> **WHAT THE TASK ASKS**
In full and without alteration, give the listing again.

> **STORED RECORDS**
** BEGIN **
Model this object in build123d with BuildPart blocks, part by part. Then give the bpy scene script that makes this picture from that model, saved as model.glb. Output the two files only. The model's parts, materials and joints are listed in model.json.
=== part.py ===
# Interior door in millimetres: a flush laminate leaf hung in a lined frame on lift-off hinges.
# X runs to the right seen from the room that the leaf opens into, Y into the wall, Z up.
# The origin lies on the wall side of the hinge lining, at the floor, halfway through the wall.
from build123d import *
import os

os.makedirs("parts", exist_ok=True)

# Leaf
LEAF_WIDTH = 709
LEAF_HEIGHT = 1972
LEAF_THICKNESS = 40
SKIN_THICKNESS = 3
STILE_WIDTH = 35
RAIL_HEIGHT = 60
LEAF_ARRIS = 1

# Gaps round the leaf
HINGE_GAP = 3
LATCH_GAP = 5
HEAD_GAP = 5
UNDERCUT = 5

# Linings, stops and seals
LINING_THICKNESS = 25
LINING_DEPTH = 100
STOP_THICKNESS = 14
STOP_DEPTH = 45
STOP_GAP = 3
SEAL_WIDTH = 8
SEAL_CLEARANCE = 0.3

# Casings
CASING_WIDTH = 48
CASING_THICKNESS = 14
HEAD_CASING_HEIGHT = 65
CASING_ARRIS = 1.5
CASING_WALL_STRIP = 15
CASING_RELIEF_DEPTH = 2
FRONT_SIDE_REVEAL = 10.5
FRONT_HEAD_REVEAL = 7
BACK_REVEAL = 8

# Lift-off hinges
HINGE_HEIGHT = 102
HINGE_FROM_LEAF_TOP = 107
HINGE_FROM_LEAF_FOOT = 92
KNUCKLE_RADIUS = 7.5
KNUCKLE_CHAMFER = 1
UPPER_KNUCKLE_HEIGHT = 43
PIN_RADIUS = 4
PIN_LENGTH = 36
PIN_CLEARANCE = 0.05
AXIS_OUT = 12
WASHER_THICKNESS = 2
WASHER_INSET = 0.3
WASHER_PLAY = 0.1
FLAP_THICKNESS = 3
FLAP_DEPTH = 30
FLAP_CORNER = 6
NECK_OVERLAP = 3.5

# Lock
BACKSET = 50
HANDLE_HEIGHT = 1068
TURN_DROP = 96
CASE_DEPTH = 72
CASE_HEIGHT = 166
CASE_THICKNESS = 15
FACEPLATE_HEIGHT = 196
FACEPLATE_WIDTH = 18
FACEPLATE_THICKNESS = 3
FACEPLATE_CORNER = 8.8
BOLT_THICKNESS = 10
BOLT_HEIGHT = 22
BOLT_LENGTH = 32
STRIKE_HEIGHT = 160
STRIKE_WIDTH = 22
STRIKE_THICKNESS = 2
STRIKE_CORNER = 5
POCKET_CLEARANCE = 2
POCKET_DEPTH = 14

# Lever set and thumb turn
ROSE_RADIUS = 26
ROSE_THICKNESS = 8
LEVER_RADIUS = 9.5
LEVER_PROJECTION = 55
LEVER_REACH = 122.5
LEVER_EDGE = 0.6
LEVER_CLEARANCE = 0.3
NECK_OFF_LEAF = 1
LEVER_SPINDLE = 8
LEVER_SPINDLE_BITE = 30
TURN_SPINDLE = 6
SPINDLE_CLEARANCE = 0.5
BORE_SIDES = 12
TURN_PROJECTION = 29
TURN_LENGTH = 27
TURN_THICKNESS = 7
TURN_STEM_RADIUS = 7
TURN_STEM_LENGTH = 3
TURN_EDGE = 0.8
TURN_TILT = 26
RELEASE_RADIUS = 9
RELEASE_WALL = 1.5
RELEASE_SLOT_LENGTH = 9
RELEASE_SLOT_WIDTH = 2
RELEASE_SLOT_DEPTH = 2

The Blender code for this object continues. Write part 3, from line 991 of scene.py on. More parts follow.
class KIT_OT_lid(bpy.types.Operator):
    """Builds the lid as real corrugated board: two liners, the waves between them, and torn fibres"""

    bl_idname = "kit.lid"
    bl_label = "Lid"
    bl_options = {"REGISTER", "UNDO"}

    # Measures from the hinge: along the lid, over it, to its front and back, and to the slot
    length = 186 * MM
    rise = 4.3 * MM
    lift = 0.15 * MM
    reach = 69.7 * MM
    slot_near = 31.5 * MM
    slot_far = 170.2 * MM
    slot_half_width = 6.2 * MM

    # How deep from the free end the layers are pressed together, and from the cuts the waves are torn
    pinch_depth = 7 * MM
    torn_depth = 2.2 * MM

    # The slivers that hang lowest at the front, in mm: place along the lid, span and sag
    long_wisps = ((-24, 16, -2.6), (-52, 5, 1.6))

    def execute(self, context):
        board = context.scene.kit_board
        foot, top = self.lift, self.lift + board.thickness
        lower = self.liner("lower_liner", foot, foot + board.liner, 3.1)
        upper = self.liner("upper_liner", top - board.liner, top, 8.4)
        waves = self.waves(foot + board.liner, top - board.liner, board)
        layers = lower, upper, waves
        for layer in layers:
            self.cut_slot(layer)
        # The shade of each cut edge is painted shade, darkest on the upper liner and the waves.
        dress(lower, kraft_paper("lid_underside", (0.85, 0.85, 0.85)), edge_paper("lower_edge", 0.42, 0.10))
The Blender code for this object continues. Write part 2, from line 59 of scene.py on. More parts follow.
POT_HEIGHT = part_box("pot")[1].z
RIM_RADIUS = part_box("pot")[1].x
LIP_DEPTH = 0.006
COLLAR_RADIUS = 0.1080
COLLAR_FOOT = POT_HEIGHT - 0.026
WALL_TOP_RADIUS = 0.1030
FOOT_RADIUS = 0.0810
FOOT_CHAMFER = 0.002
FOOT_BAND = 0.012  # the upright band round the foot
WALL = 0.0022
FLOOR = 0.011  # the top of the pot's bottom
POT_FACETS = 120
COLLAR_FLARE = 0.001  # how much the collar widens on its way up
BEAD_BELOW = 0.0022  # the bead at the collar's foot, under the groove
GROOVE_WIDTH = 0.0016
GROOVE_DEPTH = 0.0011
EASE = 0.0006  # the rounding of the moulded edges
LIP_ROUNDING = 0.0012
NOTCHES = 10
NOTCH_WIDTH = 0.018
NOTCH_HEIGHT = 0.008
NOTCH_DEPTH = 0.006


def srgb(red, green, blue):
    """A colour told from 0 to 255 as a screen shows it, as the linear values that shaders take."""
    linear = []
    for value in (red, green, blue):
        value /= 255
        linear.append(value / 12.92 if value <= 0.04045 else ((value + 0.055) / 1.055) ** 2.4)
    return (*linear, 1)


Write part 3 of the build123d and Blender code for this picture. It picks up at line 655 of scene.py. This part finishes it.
** END **
> **SOLUTION TO THIS TASK**
Model this object in build123d with BuildPart blocks, part by part. Then give the bpy scene script that makes this picture from that model, saved as model.glb. Output the two files only. The model's parts, materials and joints are listed in model.json.
=== part.py ===
# Interior door in millimetres: a flush laminate leaf hung in a lined frame on lift-off hinges.
# X runs to the right seen from the room that the leaf opens into, Y into the wall, Z up.
# The origin lies on the wall side of the hinge lining, at the floor, halfway through the wall.
from build123d import *
import os

os.makedirs("parts", exist_ok=True)

# Leaf
LEAF_WIDTH = 709
LEAF_HEIGHT = 1972
LEAF_THICKNESS = 40
SKIN_THICKNESS = 3
STILE_WIDTH = 35
RAIL_HEIGHT = 60
LEAF_ARRIS = 1

# Gaps round the leaf
HINGE_GAP = 3
LATCH_GAP = 5
HEAD_GAP = 5
UNDERCUT = 5

# Linings, stops and seals
LINING_THICKNESS = 25
LINING_DEPTH = 100
STOP_THICKNESS = 14
STOP_DEPTH = 45
STOP_GAP = 3
SEAL_WIDTH = 8
SEAL_CLEARANCE = 0.3

# Casings
CASING_WIDTH = 48
CASING_THICKNESS = 14
HEAD_CASING_HEIGHT = 65
CASING_ARRIS = 1.5
CASING_WALL_STRIP = 15
CASING_RELIEF_DEPTH = 2
FRONT_SIDE_REVEAL = 10.5
FRONT_HEAD_REVEAL = 7
BACK_REVEAL = 8

# Lift-off hinges
HINGE_HEIGHT = 102
HINGE_FROM_LEAF_TOP = 107
HINGE_FROM_LEAF_FOOT = 92
KNUCKLE_RADIUS = 7.5
KNUCKLE_CHAMFER = 1
UPPER_KNUCKLE_HEIGHT = 43
PIN_RADIUS = 4
PIN_LENGTH = 36
PIN_CLEARANCE = 0.05
AXIS_OUT = 12
WASHER_THICKNESS = 2
WASHER_INSET = 0.3
WASHER_PLAY = 0.1
FLAP_THICKNESS = 3
FLAP_DEPTH = 30
FLAP_CORNER = 6
NECK_OVERLAP = 3.5

# Lock
BACKSET = 50
HANDLE_HEIGHT = 1068
TURN_DROP = 96
CASE_DEPTH = 72
CASE_HEIGHT = 166
CASE_THICKNESS = 15
FACEPLATE_HEIGHT = 196
FACEPLATE_WIDTH = 18
FACEPLATE_THICKNESS = 3
FACEPLATE_CORNER = 8.8
BOLT_THICKNESS = 10
BOLT_HEIGHT = 22
BOLT_LENGTH = 32
STRIKE_HEIGHT = 160
STRIKE_WIDTH = 22
STRIKE_THICKNESS = 2
STRIKE_CORNER = 5
POCKET_CLEARANCE = 2
POCKET_DEPTH = 14

# Lever set and thumb turn
ROSE_RADIUS = 26
ROSE_THICKNESS = 8
LEVER_RADIUS = 9.5
LEVER_PROJECTION = 55
LEVER_REACH = 122.5
LEVER_EDGE = 0.6
LEVER_CLEARANCE = 0.3
NECK_OFF_LEAF = 1
LEVER_SPINDLE = 8
LEVER_SPINDLE_BITE = 30
TURN_SPINDLE = 6
SPINDLE_CLEARANCE = 0.5
BORE_SIDES = 12
TURN_PROJECTION = 29
TURN_LENGTH = 27
TURN_THICKNESS = 7
TURN_STEM_RADIUS = 7
TURN_STEM_LENGTH = 3
TURN_EDGE = 0.8
TURN_TILT = 26
RELEASE_RADIUS = 9
RELEASE_WALL = 1.5
RELEASE_SLOT_LENGTH = 9
RELEASE_SLOT_WIDTH = 2
RELEASE_SLOT_DEPTH = 2

The Blender code for this object continues. Write part 3, from line 991 of scene.py on. More parts follow.
class KIT_OT_lid(bpy.types.Operator):
    """Builds the lid as real corrugated board: two liners, the waves between them, and torn fibres"""

    bl_idname = "kit.lid"
    bl_label = "Lid"
    bl_options = {"REGISTER", "UNDO"}

    # Measures from the hinge: along the lid, over it, to its front and back, and to the slot
    length = 186 * MM
    rise = 4.3 * MM
    lift = 0.15 * MM
    reach = 69.7 * MM
    slot_near = 31.5 * MM
    slot_far = 170.2 * MM
    slot_half_width = 6.2 * MM

    # How deep from the free end the layers are pressed together, and from the cuts the waves are torn
    pinch_depth = 7 * MM
    torn_depth = 2.2 * MM

    # The slivers that hang lowest at the front, in mm: place along the lid, span and sag
    long_wisps = ((-24, 16, -2.6), (-52, 5, 1.6))

    def execute(self, context):
        board = context.scene.kit_board
        foot, top = self.lift, self.lift + board.thickness
        lower = self.liner("lower_liner", foot, foot + board.liner, 3.1)
        upper = self.liner("upper_liner", top - board.liner, top, 8.4)
        waves = self.waves(foot + board.liner, top - board.liner, board)
        layers = lower, upper, waves
        for layer in layers:
            self.cut_slot(layer)
        # The shade of each cut edge is painted shade, darkest on the upper liner and the waves.
        dress(lower, kraft_paper("lid_underside", (0.85, 0.85, 0.85)), edge_paper("lower_edge", 0.42, 0.10))
The Blender code for this object continues. Write part 2, from line 59 of scene.py on. More parts follow.
POT_HEIGHT = part_box("pot")[1].z
RIM_RADIUS = part_box("pot")[1].x
LIP_DEPTH = 0.006
COLLAR_RADIUS = 0.1080
COLLAR_FOOT = POT_HEIGHT - 0.026
WALL_TOP_RADIUS = 0.1030
FOOT_RADIUS = 0.0810
FOOT_CHAMFER = 0.002
FOOT_BAND = 0.012  # the upright band round the foot
WALL = 0.0022
FLOOR = 0.011  # the top of the pot's bottom
POT_FACETS = 120
COLLAR_FLARE = 0.001  # how much the collar widens on its way up
BEAD_BELOW = 0.0022  # the bead at the collar's foot, under the groove
GROOVE_WIDTH = 0.0016
GROOVE_DEPTH = 0.0011
EASE = 0.0006  # the rounding of the moulded edges
LIP_ROUNDING = 0.0012
NOTCHES = 10
NOTCH_WIDTH = 0.018
NOTCH_HEIGHT = 0.008
NOTCH_DEPTH = 0.006


def srgb(red, green, blue):
    """A colour told from 0 to 255 as a screen shows it, as the linear values that shaders take."""
    linear = []
    for value in (red, green, blue):
        value /= 255
        linear.append(value / 12.92 if value <= 0.04045 else ((value + 0.055) / 1.055) ** 2.4)
    return (*linear, 1)


Write part 3 of the build123d and Blender code for this picture. It picks up at line 655 of scene.py. This part finishes it.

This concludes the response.